How Young, Massive, Compact Galaxies Evolve into Their Red, Dead Elders
Scientists have uncovered young, massive compact galaxies that are coming to an end of their intense bouts of star formation. Using NASA's Hubble Space Telescope and Chandra X-ray Observatory, the scientists have found that these galaxies may be on the path of becoming so-called "red and dead galaxies," composed only of aging stars.
For decades, astronomers have debated how massive galaxies rapidly evolve from active star-forming machines to star-starved graveyards. Now, they may have their answer. Scientists analyzed 12 merging galaxies at the end of their star-birthing frenzy. In the end, they found that the stars themselves are turning out the lights.

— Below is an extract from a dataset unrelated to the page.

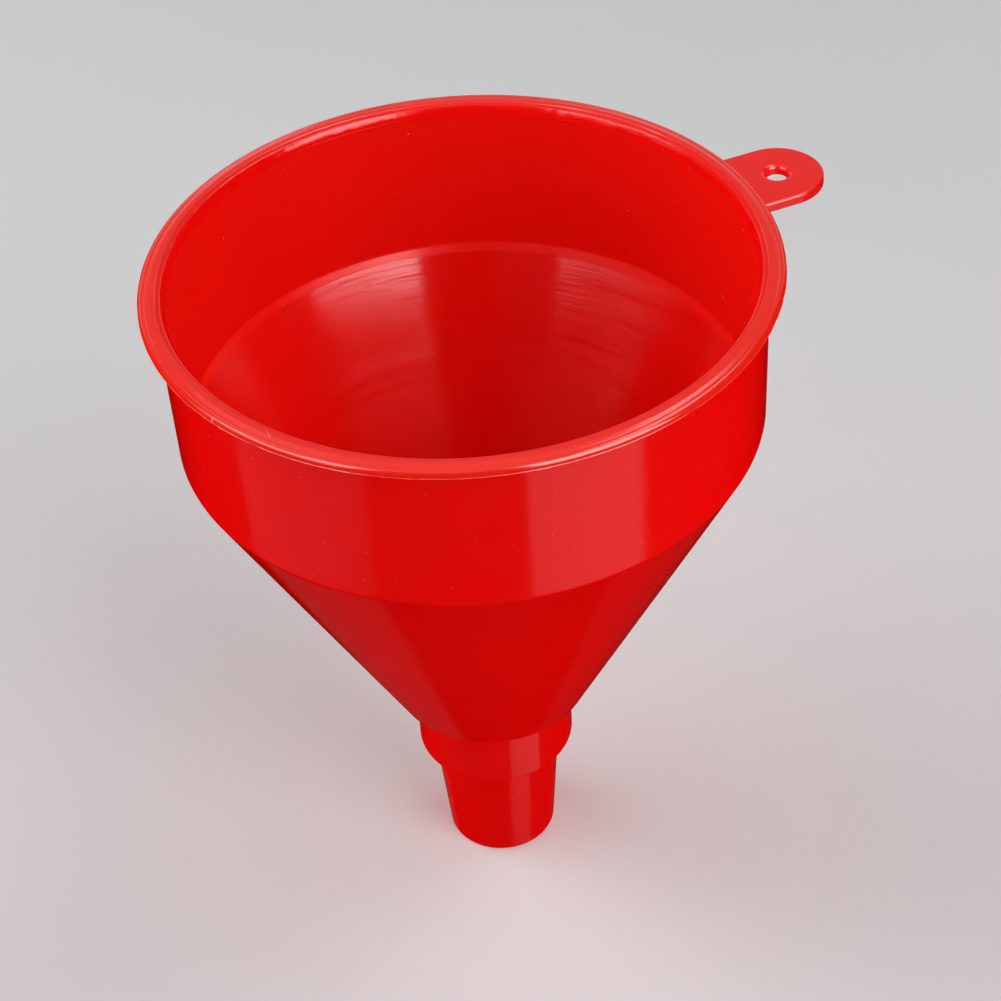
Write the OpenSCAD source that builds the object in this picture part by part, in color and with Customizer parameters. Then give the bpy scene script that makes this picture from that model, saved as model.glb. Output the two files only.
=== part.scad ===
// Hand-held pouring funnel for fuel and fluids, moulded in one piece of plastic.
// Each zone of the moulding is a node of its own, and neighbours meet face to face.
// Origin: centre of the spout's outlet. +Z runs up the funnel's axis, +X to the hang tab.

/* [Mouth] */
// outside diameter of the rim's flange
rim_d = 130; // [129.5:0.5:140]
// height from the spout's outlet to the top of the rim
funnel_h = 162.8; // [158:0.2:175]
// thickness of the rim's flange
flange_t = 1.4; // [1.2:0.1:1.8]
// radius of the flange's rounded outer edge
flange_round_r = 1.1; // [0.5:0.05:1.2]
// inside diameter at the top of the mouth
mouth_d = 121; // [120.4:0.1:122]
// depth of the slope just inside the mouth
mouth_slope_h = 2.4; // [1.8:0.1:3]
// height of the low ridge that runs round the top of the rim
ridge_h = 0.2; // [0.1:0.05:0.3]
// width of that ridge at its foot
ridge_w = 2.1; // [1.6:0.1:2.2]
// diameter of the circle the middle of the ridge runs on
ridge_d = 124.7; // [124.6:0.1:125]
// width over which the ridge falls away on its outer side
ridge_fall_w = 0.8; // [0.4:0.1:1]

/* [Bowl] */
// outside diameter of the bowl's wall under the flange
bowl_top_d = 123.8; // [123:0.1:123.9]
// outside diameter of the bowl's wall where the cone begins
bowl_low_d = 123.2; // [122.4:0.1:123.4]
// height of the crease between the bowl's wall and the cone
crease_z = 127; // [120:0.5:135]
// how far the foot of the mouth's slope stands in from the bowl's wall
slope_lip = 0.2; // [0.1:0.05:0.3]

/* [Cone] */
// outside diameter of the cone's lower end, taken to a sharp corner
cone_low_d = 44.1; // [42:0.1:46]
// height of that corner above the outlet
cone_low_z = 46.9; // [45.5:0.1:50]
// thickness of the cone's wall
cone_t = 1.9; // [1.6:0.05:2.2]
// radius of the rounded edge at the cone's lower end
shoulder_round_r = 1.5; // [0.8:0.1:2]

/* [Neck] */
// outside diameter of the collar below the cone
collar_d = 35.8; // [35:0.1:37]
// height of the collar's lower edge above the outlet
collar_low_z = 29.7; // [27:0.1:32]
// thickness of the collar's wall
collar_t = 1.8; // [1.5:0.05:2.2]
// radius of the collar's rounded lower edge
collar_round_r = 0.5; // [0.3:0.05:0.8]
// height the shoulder drops between the cone and the collar
shoulder_drop = 1; // [0.6:0.1:1.4]

/* [Spout] */
// outside diameter of the spout under the collar
spout_top_d = 29.5; // [28.5:0.1:30.5]
// outside diameter of the spout at its outlet
spout_tip_d = 24.8; // [24:0.1:25.6]
// inside diameter of the spout's outlet
outlet_d = 21.6; // [21:0.1:22]
// length of the straight stretch of bore just inside the outlet
outlet_land_h = 5; // [3:0.5:8]
// thickness of the spout's wall under the collar
spout_t = 1.7; // [1.4:0.05:2]
// radius of the rounded edge of the spout's tip
tip_round_r = 0.4; // [0.2:0.05:0.6]

/* [Hang tab] */
// width of the hang tab
tab_w = 19.5; // [17:0.5:24]
// distance from the funnel's axis to the centre of the tab's hole
tab_hole_x = 71.6; // [70:0.1:74]
// diameter of the hole in the tab
tab_hole_d = 4.6; // [4:0.1:6]
// thickness of the tab
tab_t = 2; // [1.7:0.1:2.4]
// distance the tab's top lies below the top of the flange
tab_drop = 0.2; // [0.1:0.05:0.4]
// radius of the rounded edge round the tab and round its hole
tab_round_r = 0.5; // [0.3:0.05:0.6]

/* [Hidden] */
$fn = 96;
over = 1;
rim_r = rim_d / 2;
mouth_r = mouth_d / 2;
bowl_top_r = bowl_top_d / 2;
bowl_low_r = bowl_low_d / 2;
slope_low_z = funnel_h - mouth_slope_h;
flange_low_z = funnel_h - flange_t;
bowl_draft = (bowl_top_r - bowl_low_r) / (flange_low_z - crease_z);
cone_low_r = cone_low_d / 2;
cone_slope = (bowl_low_r - cone_low_r) / (crease_z - cone_low_z);
cone_half_angle = atan(cone_slope);
cone_in_shift = cone_t / cos(cone_half_angle);
cone_foot_z = cone_low_z + 3;
bowl_in_low_r = bowl_low_r - cone_in_shift;
bowl_in_top_r = bowl_in_low_r + bowl_draft * (slope_low_z - crease_z);
collar_r = collar_d / 2;
collar_in_r = collar_r - collar_t;
collar_top_z = cone_low_z - shoulder_drop;
ledge_top_z = collar_low_z + collar_t;
shoulder_floor_z = cone_low_z + collar_t;
spout_top_r = spout_top_d / 2;
spout_tip_r = spout_tip_d / 2;
spout_in_top_r = spout_top_r - spout_t;
outlet_r = outlet_d / 2;
ridge_r = ridge_d / 2;
tab_r = tab_w / 2;
tab_hole_r = tab_hole_d / 2;
tab_top_z = funnel_h - tab_drop;
tab_low_z = tab_top_z - tab_t;
plastic = [0.85, 0.03, 0.02];

// outside and inside radius of the cone's wall at a height
function cone_r(z) = cone_low_r + cone_slope * (z - cone_low_z);
function cone_in_r(z) = cone_r(z) - cone_in_shift;

// a section in the X-Z half plane, turned once round the funnel's axis
module turned() {
    rotate_extrude() children();
}

// what a quarter round takes off a section's outward corner at [r, z], on its low side
module low_round_cut(r, z, size) {
    difference() {
        translate([r - size, z - over]) square([size + over, size + over]);
        translate([r - size, z + size]) circle(r = size);
    }
}

// the same on the high side
module high_round_cut(r, z, size) {
    difference() {
        translate([r - size, z - size]) square([size + over, size + over]);
        translate([r - size, z - size]) circle(r = size);
    }
}

// the same on the high side of a hole's edge
module hole_round_cut(r, z, size) {
    difference() {
        translate([r - over, z - size]) square([size + over, size + over]);
        translate([r + size, z - size]) circle(r = size);
    }
}

// tapered spout, its bore straight just inside the outlet and then opening upwards
module spout() {
    color(plastic) turned() difference() {
        polygon([[outlet_r, 0], [spout_tip_r, 0], [spout_top_r, collar_low_z],
                 [spout_in_top_r, collar_low_z], [outlet_r, outlet_land_h]]);
        low_round_cut(spout_tip_r, 0, tip_round_r);
    }
}

// level ring that steps the spout out to the collar
module spout_ledge() {
    color(plastic) turned() difference() {
        translate([spout_in_top_r, collar_low_z])
            square([collar_r - spout_in_top_r, collar_t]);
        low_round_cut(collar_r, collar_low_z, collar_round_r);
    }
}

// straight collar, a short tube between the spout and the cone
module neck_collar() {
    color(plastic) turned()
        translate([collar_in_r, ledge_top_z]) square([collar_t, collar_top_z - ledge_top_z]);
}

// shoulder that carries the cone's rounded lower end in to the collar
module neck_shoulder() {
    round_back = shoulder_round_r * tan((90 - cone_half_angle) / 2);
    round_x = cone_low_r - round_back;
    round_z = cone_low_z + shoulder_round_r;
    touch_x = round_x + shoulder_round_r * cos(cone_half_angle);
    touch_z = round_z - shoulder_round_r * sin(cone_half_angle);
    color(plastic) turned() union() {
        polygon([[collar_in_r, collar_top_z], [collar_r, collar_top_z],
                 [collar_r, cone_low_z], [round_x, cone_low_z], [round_x, round_z],
                 [touch_x, touch_z], [cone_r(cone_foot_z), cone_foot_z],
                 [cone_in_r(cone_foot_z), cone_foot_z],
                 [cone_in_r(shoulder_floor_z), shoulder_floor_z],
                 [collar_in_r, shoulder_floor_z - shoulder_drop]]);
        intersection() {
            translate([round_x, round_z]) circle(r = shoulder_round_r);
            translate([round_x, cone_low_z]) square([2 * shoulder_round_r, shoulder_round_r]);
        }
    }
}

// the cone itself, one even wall from the shoulder up to the crease
module cone() {
    color(plastic) turned()
        polygon([[cone_in_r(cone_foot_z), cone_foot_z], [cone_r(cone_foot_z), cone_foot_z],
                 [bowl_low_r, crease_z], [bowl_in_low_r, crease_z]]);
}

// upright wall of the bowl, drawn in slightly towards the cone
module bowl_wall() {
    slope_low_r = bowl_low_r + bowl_draft * (slope_low_z - crease_z);
    color(plastic) turned()
        polygon([[bowl_in_low_r, crease_z], [bowl_low_r, crease_z],
                 [slope_low_r, slope_low_z], [bowl_in_top_r, slope_low_z]]);
}

// top of the wall, opened out to the mouth by a short slope that ends in a fine lip
module mouth_slope() {
    slope_low_r = bowl_low_r + bowl_draft * (slope_low_z - crease_z);
    color(plastic) turned()
        polygon([[bowl_in_top_r - slope_lip, slope_low_z], [slope_low_r, slope_low_z],
                 [bowl_top_r, flange_low_z], [bowl_top_r, funnel_h], [mouth_r, funnel_h]]);
}

// thin flange round the mouth, its outer edge rounded on top and sharp below
module rim_flange() {
    color(plastic) turned() difference() {
        translate([bowl_top_r, flange_low_z]) square([rim_r - bowl_top_r, flange_t]);
        high_round_cut(rim_r, funnel_h, flange_round_r);
    }
}

// low ridge on top of the rim, steep on its inner side and falling gently outwards
module rim_ridge() {
    ridge_in_r = ridge_r - ridge_w / 2;
    ridge_out_r = ridge_r + ridge_w / 2;
    color(plastic) turned()
        polygon([[ridge_in_r, funnel_h], [ridge_out_r, funnel_h],
                 [ridge_out_r - ridge_fall_w, funnel_h + ridge_h],
                 [ridge_in_r + ridge_h, funnel_h + ridge_h]]);
}

// outline of the tab in plan, from the wall of the bowl out past the hole
module tab_plan(half_w) {
    translate([bowl_top_r - over, -half_w])
        square([tab_hole_x - bowl_top_r + over, 2 * half_w]);
    translate([tab_hole_x, 0]) circle(r = half_w);
}

// straight rounded edge along one side of the tab
module tab_side_round() {
    translate([bowl_top_r - over, tab_r - tab_round_r, tab_top_z - tab_round_r])
        rotate([0, 90, 0])
            cylinder(r = tab_round_r, h = tab_hole_x - bowl_top_r + over);
}

// flat tongue with a round hole to hang the funnel by
module hang_tab() {
    color(plastic) difference() {
        union() {
            translate([0, 0, tab_low_z])
                linear_extrude(tab_t - tab_round_r) tab_plan(tab_r);
            translate([0, 0, tab_low_z])
                linear_extrude(tab_t) tab_plan(tab_r - tab_round_r);
            tab_side_round();
            mirror([0, 1, 0]) tab_side_round();
            translate([tab_hole_x, 0, tab_top_z - tab_round_r]) rotate_extrude()
                translate([tab_r - tab_round_r, 0]) circle(r = tab_round_r);
        }
        translate([tab_hole_x, 0, tab_low_z - over])
            cylinder(r = tab_hole_r, h = tab_t + 2 * over);
        translate([tab_hole_x, 0, 0]) rotate_extrude()
            hole_round_cut(tab_hole_r, tab_top_z, tab_round_r);
        translate([0, 0, tab_low_z - over])
            cylinder(r = bowl_top_r, h = tab_t + 2 * over);
        turned() difference() {
            translate([bowl_top_r - over, flange_low_z])
                square([rim_r - bowl_top_r + over, flange_t]);
            high_round_cut(rim_r, funnel_h, flange_round_r);
        }
    }
}

spout();
spout_ledge();
neck_collar();
neck_shoulder();
cone();
bowl_wall();
mouth_slope();
rim_flange();
rim_ridge();
hang_tab();
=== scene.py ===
# %% [markdown]
# # A one-piece plastic funnel
# The real thing is a single injection moulding: molten red plastic is forced between two
# steel moulds, and everything on it is turned about one axis, apart from the tongue it
# hangs by. So nearly every piece below is a short section spun round the Z axis, which is
# how a lathe cut the moulds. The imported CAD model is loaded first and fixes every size.

import math

import bmesh
import bpy
from mathutils import Matrix, Vector
from mathutils.noise import noise as noise_at


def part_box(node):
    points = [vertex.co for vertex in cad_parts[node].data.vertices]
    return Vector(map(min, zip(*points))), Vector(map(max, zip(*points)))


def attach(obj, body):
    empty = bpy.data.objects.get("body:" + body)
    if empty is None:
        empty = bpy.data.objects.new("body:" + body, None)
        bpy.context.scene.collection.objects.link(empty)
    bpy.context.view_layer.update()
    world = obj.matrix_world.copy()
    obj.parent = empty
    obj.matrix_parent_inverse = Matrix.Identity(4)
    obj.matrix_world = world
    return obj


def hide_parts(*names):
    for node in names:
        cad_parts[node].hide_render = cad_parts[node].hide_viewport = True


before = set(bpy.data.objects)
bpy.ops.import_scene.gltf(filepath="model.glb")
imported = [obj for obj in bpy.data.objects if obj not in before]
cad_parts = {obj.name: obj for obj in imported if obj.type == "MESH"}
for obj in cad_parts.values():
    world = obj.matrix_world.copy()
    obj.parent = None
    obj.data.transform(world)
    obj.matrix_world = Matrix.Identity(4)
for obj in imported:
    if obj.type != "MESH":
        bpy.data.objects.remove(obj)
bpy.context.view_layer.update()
MM = 0.001

# %% [markdown]
# ## Sizes
# The main section corners are the CAD model's own, in millimetres. Heights that the packed
# nodes give are read from their boxes, so that the pieces land on the frame by themselves.
# Radii are written out, because a box round a faceted ring falls a hair short of them.

# %% Heights from the frame


def low_z(node):
    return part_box(node)[0][2] / MM


def high_z(node):
    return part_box(node)[1][2] / MM


LEDGE_LOW, LEDGE_TOP = low_z("spout_ledge"), high_z("spout_ledge")
COLLAR_TOP = high_z("neck_collar")
CONE_FOOT, CREASE = high_z("neck_shoulder"), low_z("bowl_wall")
SLOPE_LOW, RIM_TOP = low_z("mouth_slope"), high_z("rim_flange")
FLANGE_LOW, RIDGE_TOP = low_z("rim_flange"), high_z("rim_ridge")
print("crease at", round(CREASE, 1), "mm and rim's top at", round(RIM_TOP, 1), "mm")

# %% Radii
RIM_R, WALL_TOP_R, WALL_LOW_R = 65.0, 61.9, 61.6
MOUTH_R, WALL_IN_TOP_R, SLOPE_LIP = 60.5, 59.77, 0.2
COLLAR_R, COLLAR_IN_R = 17.9, 16.1
SPOUT_TOP_R, SPOUT_TIP_R, SPOUT_IN_TOP_R, OUTLET_R = 14.75, 12.4, 13.05, 10.8
OUTLET_LAND = 5.0
print("widest", 2 * RIM_R, "mm, narrowest", 2 * OUTLET_R, "mm")

# %% The cone's lean
SHOULDER_STEP, CONE_WALL = 1.0, 1.9
CONE_CORNER_R, CONE_CORNER_Z = 22.05, COLLAR_TOP + SHOULDER_STEP
CONE_SLOPE = (WALL_LOW_R - CONE_CORNER_R) / (CREASE - CONE_CORNER_Z)
CONE_TILT = math.atan(CONE_SLOPE)
CONE_IN_SHIFT = CONE_WALL / math.cos(CONE_TILT)
WALL_IN_LOW_R = WALL_LOW_R - CONE_IN_SHIFT


def cone_r(z):
    return CONE_CORNER_R + CONE_SLOPE * (z - CONE_CORNER_Z)


def cone_in_r(z):
    return cone_r(z) - CONE_IN_SHIFT


print("cone leans", round(math.degrees(CONE_TILT), 1), "degrees from the axis")

# %% [markdown]
# ## Camera
# It stands above and to one side, and looks down into the mouth with a long lens, which
# keeps the sides of the bowl nearly parallel. It was held slightly turned, so the rim
# rises to the right. The three turns are kept apart here, because that is how a real
# camera is set up on its tripod: heading, dip and tilt.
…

The researchers identified the galaxies from the Sloan Digital Sky Survey as post-starburst objects spouting gaseous fountains. These outflows arose from the most compact galaxies yet found. In such small regions of space, the galaxies form a few hundred suns per year, as opposed to the one "sun" created by our Milky Way. Yet as the gas rapidly heats up, it becomes too hot to contract under gravity to form stars. Another possibility is that the star-birthing frenzy blasts out most of the star-making gas with powerful stellar winds.
"Before our study, the common belief was that stars cannot drive high-velocity outflows in galaxies; only more powerful supermassive black holes can do that," said Paul Sell, the lead author of the new study, in a news release. "Through our analysis we found that if you have a compact enough starburst, which Hubble showed was the case with these galaxies, you can actually produce the velocities of the outflows we observed from the stars alone without needing to invoke the black hole."
It's likely that the star-forming truly begins when two gas-rich galaxies collide, funneling a torrent of cold gas into the merging galaxies' compact center. The large amount of gas compressed into the small space ignites the burst of numerous stars. Then, the energy from the stellar firestorm blows out the leftover gas, quenching further star formation.
The findings reveal a bit more about star formation and the evolution of galaxies. This, in turn, shows scientists a bit more about compact galaxies.
The findings are published in the journal Monthly Notices of the Royal Astronomical Society.